Backend incident
Incident Report for Yuso
Postmortem

SUMMARY

On the 4th of July, we experienced issues to dispatch immediate ride for our Taxi/VTC customers. All automatic dispatches performed by our system ended up failing.

ROOT CAUSE ANALYSIS

Our dispatch system relies on one of our provider to compute ETA for drivers, when a immediate ride is created. When the provider cannot answer, the dispatch system fails and the ride is not dispatched automatically to a driver. This means that a back office agent has to manually dispatch the ride. This behaviour applies to VTC and Taxi companies.

Due to the outage of our provider, all our calls from our back end system failed, thus making the dispatch system fail too.

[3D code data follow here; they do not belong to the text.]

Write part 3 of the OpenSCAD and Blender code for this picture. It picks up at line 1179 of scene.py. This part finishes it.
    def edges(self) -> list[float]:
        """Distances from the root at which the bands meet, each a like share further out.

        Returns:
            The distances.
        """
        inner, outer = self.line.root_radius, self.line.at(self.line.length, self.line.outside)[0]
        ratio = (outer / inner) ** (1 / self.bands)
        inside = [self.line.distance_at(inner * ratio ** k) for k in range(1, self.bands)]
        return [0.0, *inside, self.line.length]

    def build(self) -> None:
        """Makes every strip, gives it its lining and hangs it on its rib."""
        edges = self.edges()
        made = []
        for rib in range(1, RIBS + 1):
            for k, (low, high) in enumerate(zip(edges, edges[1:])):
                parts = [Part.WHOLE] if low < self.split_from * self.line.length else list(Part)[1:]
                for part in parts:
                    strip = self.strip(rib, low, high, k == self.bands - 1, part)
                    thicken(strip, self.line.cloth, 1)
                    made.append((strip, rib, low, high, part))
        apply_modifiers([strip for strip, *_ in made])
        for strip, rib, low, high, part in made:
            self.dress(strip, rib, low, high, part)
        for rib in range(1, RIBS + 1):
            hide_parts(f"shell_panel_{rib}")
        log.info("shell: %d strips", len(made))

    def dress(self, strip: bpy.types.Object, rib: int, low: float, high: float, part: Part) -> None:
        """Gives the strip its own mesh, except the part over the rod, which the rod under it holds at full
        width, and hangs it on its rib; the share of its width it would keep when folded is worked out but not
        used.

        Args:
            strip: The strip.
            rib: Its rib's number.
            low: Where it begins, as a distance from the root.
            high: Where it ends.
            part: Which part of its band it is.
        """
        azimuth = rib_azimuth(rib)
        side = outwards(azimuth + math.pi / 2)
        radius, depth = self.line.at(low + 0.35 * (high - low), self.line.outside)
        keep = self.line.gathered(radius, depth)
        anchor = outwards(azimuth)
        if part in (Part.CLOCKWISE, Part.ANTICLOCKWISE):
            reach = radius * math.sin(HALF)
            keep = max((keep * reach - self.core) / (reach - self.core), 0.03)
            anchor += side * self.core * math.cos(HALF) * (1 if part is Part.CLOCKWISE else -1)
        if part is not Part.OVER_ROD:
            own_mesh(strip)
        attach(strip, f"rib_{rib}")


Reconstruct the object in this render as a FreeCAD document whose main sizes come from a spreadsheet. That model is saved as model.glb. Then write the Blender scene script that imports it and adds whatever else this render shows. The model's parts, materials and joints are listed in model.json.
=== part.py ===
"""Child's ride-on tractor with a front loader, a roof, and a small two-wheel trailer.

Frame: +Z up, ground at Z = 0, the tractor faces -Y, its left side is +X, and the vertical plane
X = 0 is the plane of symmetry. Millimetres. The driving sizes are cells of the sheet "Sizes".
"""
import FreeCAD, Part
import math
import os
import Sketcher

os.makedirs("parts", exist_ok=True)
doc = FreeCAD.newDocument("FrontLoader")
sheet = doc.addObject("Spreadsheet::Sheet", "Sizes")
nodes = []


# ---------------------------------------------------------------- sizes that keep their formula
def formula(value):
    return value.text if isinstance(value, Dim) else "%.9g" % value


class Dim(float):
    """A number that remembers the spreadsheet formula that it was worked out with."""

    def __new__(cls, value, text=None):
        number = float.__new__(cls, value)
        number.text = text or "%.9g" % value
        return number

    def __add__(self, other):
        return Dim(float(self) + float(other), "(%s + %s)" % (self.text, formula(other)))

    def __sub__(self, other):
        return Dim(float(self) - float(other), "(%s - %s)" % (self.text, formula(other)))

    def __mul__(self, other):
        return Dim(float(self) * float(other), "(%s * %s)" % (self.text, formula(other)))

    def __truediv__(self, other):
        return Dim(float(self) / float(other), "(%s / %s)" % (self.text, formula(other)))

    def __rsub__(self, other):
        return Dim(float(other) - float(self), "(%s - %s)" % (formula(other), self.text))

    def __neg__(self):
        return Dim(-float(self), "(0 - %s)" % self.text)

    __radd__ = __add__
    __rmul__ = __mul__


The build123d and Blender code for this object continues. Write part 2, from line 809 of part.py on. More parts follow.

For more information on the outage, see:

https://status.here.com/status?id=status_history_details&sys_id=80480f2d1bbd50540bfa42eddc4bcb0c

STEPS TO RESOLUTION

Steps taken to diagnose, assess, and resolve:

  • 16h19 - Call from one of our client to say they have to perform the dispatch manually for immediate rides
  • 16h34 - Issue identified, outage ongoing for our maps provider HERE
  • 16h54 - Switch to another provider to re enable the automatic dispatch system
  • 17h50 - Second call from our client to complain about the issue occurring again
  • 18h10 - Identification of a regression in our source code
  • 18h16 - Force switch on our second provider
  • 19h01 - Outage ended for our provider HERE
  • 21h30 - Switch back on HERE

LEARNINGS & NEXT STEPS

Even if our providers have proven they are really reliable, we cannot afford to let our dispatch system fail when it doesn’t get an answer. Our monitoring system alerted on some issues with a part of our back end, but we had to investigate a bit to discover that our provider was experiencing an outage.

When we first switch from a provider to another, we were confident in the fact that the dispatch system would be operating normally again. But it appears a regression has appeared and modified the source code behaviour. This should not happen.

We therefore have three tasks to enhance our systems:

  • Add some alerting on our provider to be alerted when an outage occurs, in order to react even quickly
  • Fix the regression and improve our testing mechanisms
  • Set up a fallback on our dispatch system to prevent it from failing, to either call another provider or compute a rough ETA
Posted Jul 06, 2020 - 16:12 CEST

Resolved
This incident has been resolved, all systems are operating normally.
Posted Jul 04, 2020 - 21:33 CEST
Monitoring
We have deployed a fix and switched some of our processes to another provider.

We are monitoring the issue.
Posted Jul 04, 2020 - 17:27 CEST
Identified
One of our provider is currently experiencing a major outage on its system (https://status.here.com/status), on which we rely to compute our ETA for immediate ride.

We are currently working on a fix.
Posted Jul 04, 2020 - 16:42 CEST
Investigating
We're experiencing an incident on our Yuso backend and are currently looking into the issue.

Do not hesitate to contact us for further details at help@yusofleet.com.
Posted Jul 04, 2020 - 16:34 CEST
This incident affected: Back Office (Dispatch System).